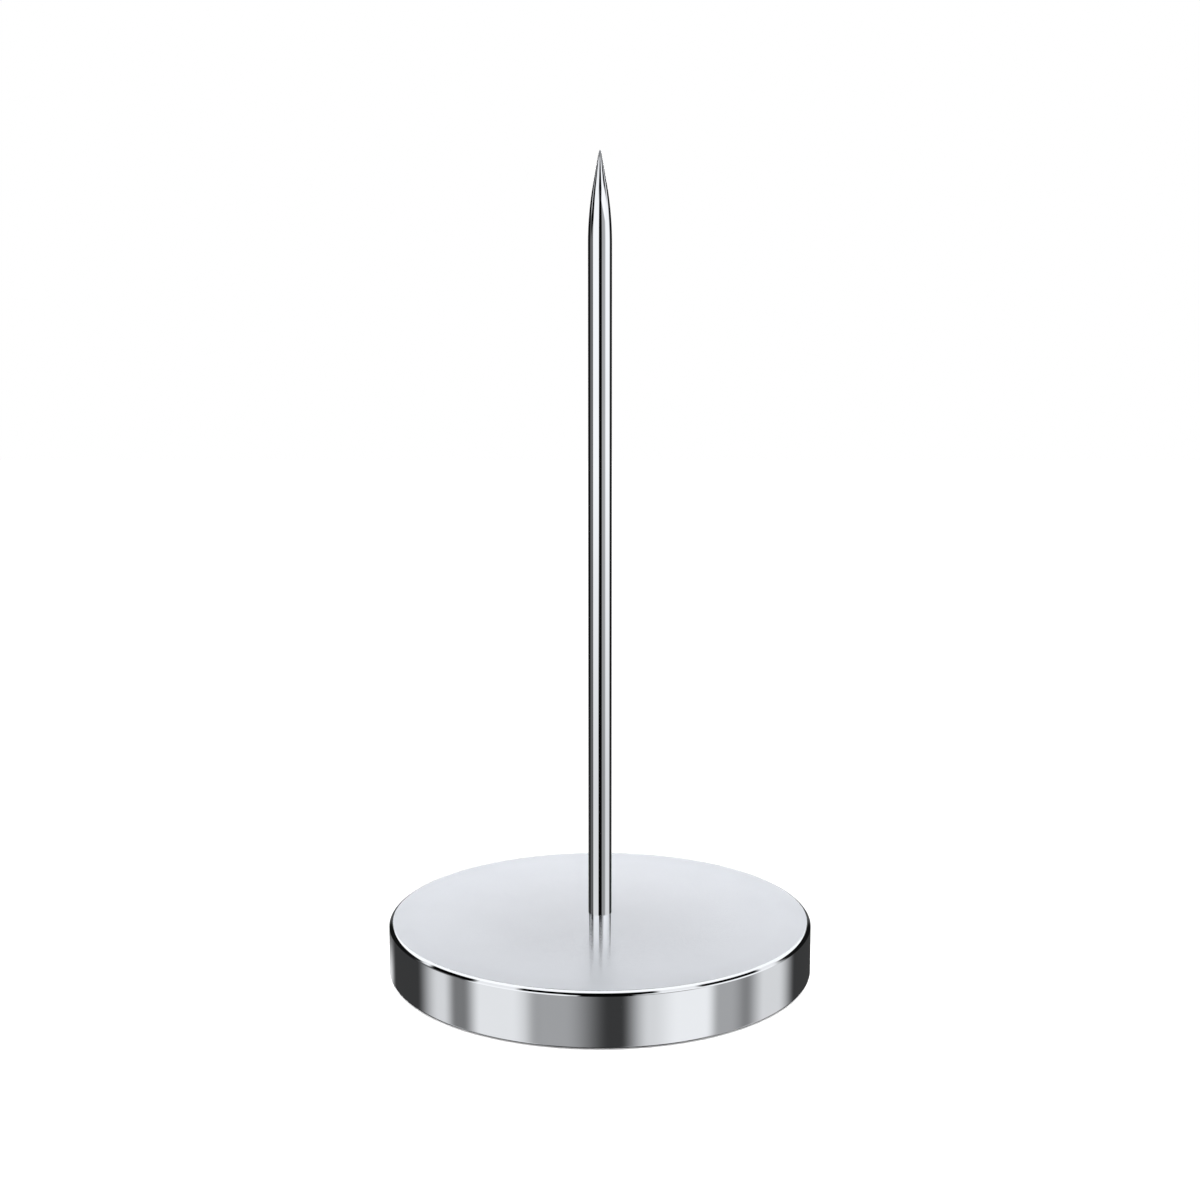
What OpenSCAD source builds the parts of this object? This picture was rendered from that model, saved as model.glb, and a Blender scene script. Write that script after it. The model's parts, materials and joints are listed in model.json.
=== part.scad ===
// A desk bill spike: a weighted round base with one upright pointed rod.
// The origin is the middle of the pad's underside, and the rod stands along +Z.

/* [Overall] */
// Height of the spike's tip above the surface that the base stands on
overall_h = 152; // [120:1:200]
// Diameter of the base
base_d = 80; // [60:1:110]
// Height of the base's top face above the surface
base_h = 10; // [9:0.5:16]

/* [Spike] */
// Diameter of the straight shank
spike_d = 4.4; // [4.2:0.1:6]
// Half-angle of the cone that is ground on the point
point_angle = 10.3; // [8:0.1:14]
// Radius of the long curve that blends the cone into the shank
point_blend_r = 60; // [20:1:90]
// Radius left on the very tip
tip_r = 0.2; // [0.1:0.05:0.4]

/* [Cover] */
// Thickness of the pressed sheet
cover_wall = 0.5; // [0.4:0.05:0.6]
// Outside radius where the top face turns down into the rim
top_edge_r = 0.8; // [0.7:0.1:2]
// Outside radius where the rim is rolled in under the weight
rim_roll_r = 0.7; // [0.65:0.05:1.2]
// Width of the rolled-in lip, measured in from the outside of the rim
lip_reach = 3; // [2:0.25:6]
// Height of the lip above the surface
rim_lift = 0.3; // [0.2:0.05:0.6]

/* [Weight] */
// Gap between the weight and the rim
weight_gap = 0.1; // [0.05:0.05:0.3]
// Extra radius on the weight's edges, so that they clear the bends of the cover
weight_edge_extra = 0.3; // [0.1:0.1:0.8]
// Diameter of the pocket that holds the nut and the washers
pocket_d = 12; // [10:0.5:16]
// Radius in the pocket's upper corner
pocket_corner_r = 0.8; // [0.2:0.1:1.2]

/* [Pad] */
// Thickness of the non-slip pad
pad_t = 1; // [0.7:0.1:1.3]
// Thickness of the adhesive disc
adhesive_t = 0.15; // [0.1:0.05:0.3]
// Gap between the pad and the lip round it
pad_edge_gap = 0.3; // [0.2:0.1:1]
// Round on the pad's lower edge
pad_edge_r = 0.2; // [0.1:0.05:0.4]
// How far the adhesive stops short of the pad's edge
adhesive_inset = 0.5; // [0.2:0.1:2]

/* [Thread and nut] */
// Nominal diameter of the tail's thread, and of the plain stretch above it
thread_d = 3; // [2.5:0.5:3.5]
// Gap round the tail where it passes through the cover and the weight
tail_gap = 0.15; // [0.05:0.05:0.25]
// Pitch of the thread
thread_pitch = 0.5; // [0.4:0.05:0.6]
// Radial play between the tail's thread and the nut's
thread_play = 0.03; // [0.02:0.01:0.05]
// Length of thread that shows past the nut
thread_spare = 0.8; // [0.5:0.1:1.2]
// Gap between the tail's end and the adhesive
tail_end_gap = 0.35; // [0.2:0.05:1]
// Distance across the nut's flats
nut_af = 5.5; // [5.5:0.5:7]
// Thickness of the nut
nut_t = 2.4; // [1.8:0.1:2.8]

/* [Washers] */
// Outside diameter of the flat washer
washer_od = 7; // [6:0.5:9]
// Thickness of the flat washer
washer_t = 0.5; // [0.4:0.1:0.8]
// Play between the thread and the flat washer's hole, on the diameter
washer_play = 0.2; // [0.1:0.1:0.4]
// Outside diameter of the split washer
lock_od = 6.2; // [5.5:0.1:6.8]
// Thickness of the split washer
lock_t = 0.8; // [0.6:0.1:1]
// Play between the thread and the split washer's hole, on the diameter
lock_play = 0.1; // [0.05:0.05:0.3]
// Width of the split
lock_split = 0.6; // [0.3:0.1:1]
// Slant of the split from upright
lock_slant = 25; // [0:1:40]

/* [Hidden] */
$fn = 96;

// Length by which a cut runs past the face that it opens
cut_past = 1;
// Length by which one stretch of a piece runs on inside the next, so that they are one solid
join_past = 0.3;
base_r = base_d / 2;
spike_r = spike_d / 2;
thread_r = thread_d / 2;

// Heights, from the surface up
adhesive_z = pad_t;
pad_seat_z = adhesive_z + adhesive_t;
lip_top_z = rim_lift + cover_wall;
tail_end_z = pad_seat_z + tail_end_gap;
nut_z = tail_end_z + thread_spare;
lock_z = nut_z + nut_t;
washer_z = lock_z + lock_t;
pocket_top_z = washer_z + washer_t;
weight_top_z = base_h - cover_wall;

// Radii in the base
lip_r = base_r - lip_reach;
cover_inner_r = base_r - cover_wall;
weight_r = cover_inner_r - weight_gap;
pad_r = lip_r - pad_edge_gap;
weight_step_r = lip_r - pad_edge_gap / 2;
tail_hole_r = thread_r + tail_gap;

// Inside and outside radii of the cover's two bends, and the weight's edges inside them
top_bend_r = top_edge_r - cover_wall;
roll_bend_r = rim_roll_r - cover_wall;
weight_top_edge_r = top_bend_r + weight_edge_extra;
weight_low_edge_r = roll_bend_r + weight_edge_extra;

// The point: the blending arc, the cone that it runs into, and the ball on the tip
arc_middle_r = spike_r - point_blend_r;
cone_base_r = arc_middle_r + point_blend_r * cos(point_angle);
ball_z = overall_h - tip_r;
cone_top_r = tip_r * cos(point_angle);
cone_top_z = ball_z + tip_r * sin(point_angle);
cone_base_z = cone_top_z - (cone_base_r - cone_top_r) / tan(point_angle);
point_base_z = cone_base_z - point_blend_r * sin(point_angle);

// The metric thread form: its depth, and where each flat starts or ends within one pitch
thread_depth = 0.5413 * thread_pitch;
thread_root_r = thread_r - thread_depth;
root_end = 1 / 4;
crest_start = 9 / 16;
crest_end = 11 / 16;
corners_a_pitch = 4;
thread_sides = 16;
// Whole turns that a thread is made too long at each end, before it is cut to length
spare_turns = 1;
thread_top_z = washer_z + washer_t / 2;

// The nut's chamfer starts at this share of its width across flats, and slopes at this angle
nut_face_share = 0.95;
nut_chamfer_angle = 30;
nut_sink = 0.15;

// Half of a round body's section, from the axis out to r. A corner radius of 0 leaves that corner square.
module rounded_half(r, low_z, high_z, low_r, high_r) {
    translate([0, low_z + low_r]) square([r, high_z - low_z - low_r - high_r]);
    if (low_r > 0) {
        translate([0, low_z]) square([r - low_r, low_r]);
        translate([r - low_r, low_z + low_r]) circle(low_r);
    }
    if (high_r > 0) {
        translate([0, high_z - high_r]) square([r - high_r, high_r]);
        translate([r - high_r, high_z - high_r]) circle(high_r);
    }
}

// The round bar between two heights
module bar(r, low_z, high_z) {
    translate([0, 0, low_z]) cylinder(r = r, h = high_z - low_z);
}

// A screw thread's whole core about the z axis: rows of points climb one pitch in each turn
module thread_core(major_r, turns) {
    root_r = major_r - thread_depth;
    corners = [[0, root_r], [root_end, root_r], [crest_start, major_r], [crest_end, major_r]];
    n = thread_sides;
    rows = corners_a_pitch * turns;
    points = [
        for (row = [0 : rows], side = [0 : n - 1])
            let (
                corner = corners[row % corners_a_pitch],
                climb = floor(row / corners_a_pitch) + corner[0] + side / n,
                a = 360 * side / n
            )
            [corner[1] * cos(a), corner[1] * sin(a), thread_pitch * climb],
        [0, 0, -thread_pitch],
        [0, 0, thread_pitch * (turns + 1)]
    ];
    low_end = len(points) - 2;
    high_end = len(points) - 1;
    low_loop = [
        for (side = [0 : n - 1]) side,
        for (row = [corners_a_pitch : -1 : 1]) row * n
    ];
    high_loop = [
        for (side = [0 : n - 1]) rows * n + side,
        for (row = [rows - 1 : -1 : rows - corners_a_pitch]) row * n + n - 1
    ];
    // Point at a row and side, where one side past the last is the first side a pitch higher
    function at(row, side) = side < n ? row * n + side : (row + corners_a_pitch) * n;
    walls = [
        for (row = [0 : rows - 1], side = [0 : n - 1])
            if (side < n - 1 || row + 1 + corners_a_pitch <= rows)
                for (half = [0, 1])
                    half == 0
                        ? [at(row, side), at(row + 1, side), at(row + 1, side + 1)]
                        : [at(row, side), at(row + 1, side + 1), at(row, side + 1)]
    ];
    low_fan = [
        for (i = [0 : len(low_loop) - 1])
            [low_end, low_loop[i], low_loop[(i + 1) % len(low_loop)]]
    ];
    high_fan = [
        for (i = [0 : len(high_loop) - 1])
            [high_end, high_loop[(i + 1) % len(high_loop)], high_loop[i]]
    ];
    polyhedron(points, concat(walls, low_fan, high_fan));
}

// The thread's core from one height to another and past both, in step with every other thread here
module thread_between(major_r, low_z, high_z) {
    low_turn = floor((low_z - tail_end_z) / thread_pitch) - spare_turns;
    high_turn = ceil((high_z - tail_end_z) / thread_pitch) + spare_turns;
    translate([0, 0, tail_end_z + low_turn * thread_pitch]) thread_core(major_r, high_turn - low_turn);
}

// Half the section of the shank and its point, from the shoulder that sits on the cover
module shank_section() {
    translate([0, base_h]) square([spike_r, point_base_z - base_h]);
    intersection() {
        translate([arc_middle_r, point_base_z]) circle(point_blend_r, $fn = 720);
        translate([0, point_base_z]) square([spike_r, cone_base_z - point_base_z]);
    }
    polygon([
        [0, cone_base_z], [cone_base_r, cone_base_z], [cone_top_r, cone_top_z], [0, cone_top_z]
    ]);
    intersection() {
        translate([0, ball_z]) circle(tip_r);
        translate([0, cone_top_z]) square([tip_r, tip_r]);
    }
}

// The threaded end of the spike, chamfered at the bottom and run on into the plain tail
module tail_thread() {
    run_z = thread_top_z + join_past;
    intersection() {
        thread_between(thread_r - thread_play, tail_end_z, run_z);
        rotate_extrude() polygon([
            [0, tail_end_z], [thread_root_r, tail_end_z],
            [thread_d, tail_end_z + thread_d - thread_root_r],
            [thread_d, run_z], [0, run_z]
        ]);
    }
}

// The chromed rod: ground point, straight shank, shoulder and threaded tail
module spike() {
    color("gainsboro") {
        rotate_extrude() shank_section();
        bar(thread_r, thread_top_z, base_h + join_past);
        tail_thread();
    }
}

// The pressed skin: top face, rim, and the lip that is rolled in under the weight
module base_cover() {
    color("gainsboro") rotate_extrude() difference() {
        rounded_half(base_r, rim_lift, base_h, rim_roll_r, top_edge_r);
        rounded_half(cover_inner_r, lip_top_z, weight_top_z, roll_bend_r, top_bend_r);
        translate([0, rim_lift - cut_past]) square([lip_r, cover_wall + cut_past * 2]);
        translate([0, weight_top_z - cut_past]) square([tail_hole_r, cover_wall + cut_past * 2]);
    }
}

// The cast-iron disc, with the tail's hole in the middle and the nut's pocket underneath
module base_weight() {
    color("dimgray") rotate_extrude() difference() {
        union() {
            rounded_half(weight_r, lip_top_z, weight_top_z, weight_low_edge_r, weight_top_edge_r);
            translate([0, min(lip_top_z, pad_seat_z)]) square([weight_step_r, cover_wall]);
        }
        translate([0, pad_seat_z - cut_past * 2]) square([weight_step_r, cut_past * 2]);
        rounded_half(pocket_d / 2, pad_seat_z - cut_past, pocket_top_z, 0, pocket_corner_r);
        square([tail_hole_r, base_h]);
    }
}

// The plain washer against the pocket's ceiling
module flat_washer() {
    hole_r = (thread_d + washer_play) / 2;
    color("silver") difference() {
        bar(washer_od / 2, washer_z, pocket_top_z);
        bar(hole_r, washer_z - cut_past, pocket_top_z + cut_past);
    }
}

// The spring washer, drawn flat, with its slanted split
module lock_washer() {
    hole_r = (thread_d + lock_play) / 2;
    color("darkgray") difference() {
        bar(lock_od / 2, lock_z, washer_z);
        bar(hole_r, lock_z - cut_past, washer_z + cut_past);
        translate([0, 0, lock_z + lock_t / 2]) rotate([lock_slant, 0, 0])
            translate([0, -lock_split / 2, -lock_t * 2]) cube([lock_od, lock_split, lock_t * 4]);
    }
}

// The nut: a hexagon with chamfered corners and its own thread
module hex_nut() {
    across_corners_r = nut_af / 2 / cos(30);
    face_r = nut_af / 2 * nut_face_share;
    rim_r = across_corners_r + nut_sink;
    fall = (rim_r - face_r) * tan(nut_chamfer_angle);
    mouth_r = thread_r + nut_sink;
    color("silver") difference() {
        intersection() {
            translate([0, 0, nut_z]) cylinder(r = across_corners_r, h = nut_t, $fn = 6);
            rotate_extrude() polygon([
                [0, nut_z], [face_r, nut_z], [rim_r, nut_z + fall],
                [rim_r, lock_z - fall], [face_r, lock_z], [0, lock_z]
            ]);
        }
        thread_between(thread_r, nut_z, lock_z);
        rotate_extrude() polygon([
            [0, nut_z - cut_past], [mouth_r, nut_z - cut_past], [mouth_r, nut_z], [0, nut_z + mouth_r]
        ]);
        rotate_extrude() polygon([
            [0, lock_z + cut_past], [mouth_r, lock_z + cut_past], [mouth_r, lock_z], [0, lock_z - mouth_r]
        ]);
    }
}

// The adhesive disc that holds the pad and shuts the pocket
module pad_adhesive() {
    color("oldlace") bar(pad_r - adhesive_inset, adhesive_z, pad_seat_z);
}

// The non-slip pad that the base stands on
module grip_pad() {
    color("#26262a") rotate_extrude() rounded_half(pad_r, 0, pad_t, pad_edge_r, 0);
}

spike();
base_cover();
base_weight();
flat_washer();
lock_washer();
hex_nut();
pad_adhesive();
grip_pad();
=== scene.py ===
"""Looks of a desk bill spike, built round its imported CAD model.

Lengths are in metres, in the CAD model's own frame: the origin is the middle of the pad's
underside, +Z runs up the spike, and the camera stands on the -Y side.
"""

import json
import logging
import math
from contextlib import contextmanager
from dataclasses import dataclass
from enum import Enum
from typing import Callable, Iterator, NamedTuple, Union

import bmesh
import bpy
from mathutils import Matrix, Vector

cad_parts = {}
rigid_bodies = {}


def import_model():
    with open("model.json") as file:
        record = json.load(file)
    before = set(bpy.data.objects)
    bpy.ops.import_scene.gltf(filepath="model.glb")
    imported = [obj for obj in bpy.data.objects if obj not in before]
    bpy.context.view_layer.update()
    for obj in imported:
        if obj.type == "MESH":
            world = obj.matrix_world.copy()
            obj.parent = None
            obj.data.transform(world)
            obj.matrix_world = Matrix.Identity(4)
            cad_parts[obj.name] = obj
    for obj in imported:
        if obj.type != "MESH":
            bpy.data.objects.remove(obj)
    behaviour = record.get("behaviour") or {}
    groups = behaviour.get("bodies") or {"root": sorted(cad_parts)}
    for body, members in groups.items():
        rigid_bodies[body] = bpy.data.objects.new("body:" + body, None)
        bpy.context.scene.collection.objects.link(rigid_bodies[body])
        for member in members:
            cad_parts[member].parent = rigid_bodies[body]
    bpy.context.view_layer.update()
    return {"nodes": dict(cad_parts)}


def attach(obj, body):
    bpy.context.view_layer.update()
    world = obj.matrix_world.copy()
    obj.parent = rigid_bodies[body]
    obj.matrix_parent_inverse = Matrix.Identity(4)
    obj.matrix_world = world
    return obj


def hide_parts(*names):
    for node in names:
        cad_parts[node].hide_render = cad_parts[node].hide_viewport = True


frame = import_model()

MM = 0.001
ROOT = "root"
LEVEL_SLACK = 1e-7
RING_SLACK = 1e-6
CUT_SLACK = 1e-8
MERGE_WITHIN = 1e-7

log = logging.getLogger("bill_spike")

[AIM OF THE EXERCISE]
Quote the listing above, but only from the line that shows "shuts the pocket" through the line that shows "obj.parent = None".

[RESULT FOR THIS TASK]
// The adhesive disc that holds the pad and shuts the pocket
module pad_adhesive() {
    color("oldlace") bar(pad_r - adhesive_inset, adhesive_z, pad_seat_z);
}

// The non-slip pad that the base stands on
module grip_pad() {
    color("#26262a") rotate_extrude() rounded_half(pad_r, 0, pad_t, pad_edge_r, 0);
}

spike();
base_cover();
base_weight();
flat_washer();
lock_washer();
hex_nut();
pad_adhesive();
grip_pad();
=== scene.py ===
"""Looks of a desk bill spike, built round its imported CAD model.

Lengths are in metres, in the CAD model's own frame: the origin is the middle of the pad's
underside, +Z runs up the spike, and the camera stands on the -Y side.
"""

import json
import logging
import math
from contextlib import contextmanager
from dataclasses import dataclass
from enum import Enum
from typing import Callable, Iterator, NamedTuple, Union

import bmesh
import bpy
from mathutils import Matrix, Vector

cad_parts = {}
rigid_bodies = {}


def import_model():
    with open("model.json") as file:
        record = json.load(file)
    before = set(bpy.data.objects)
    bpy.ops.import_scene.gltf(filepath="model.glb")
    imported = [obj for obj in bpy.data.objects if obj not in before]
    bpy.context.view_layer.update()
    for obj in imported:
        if obj.type == "MESH":
            world = obj.matrix_world.copy()
            obj.parent = None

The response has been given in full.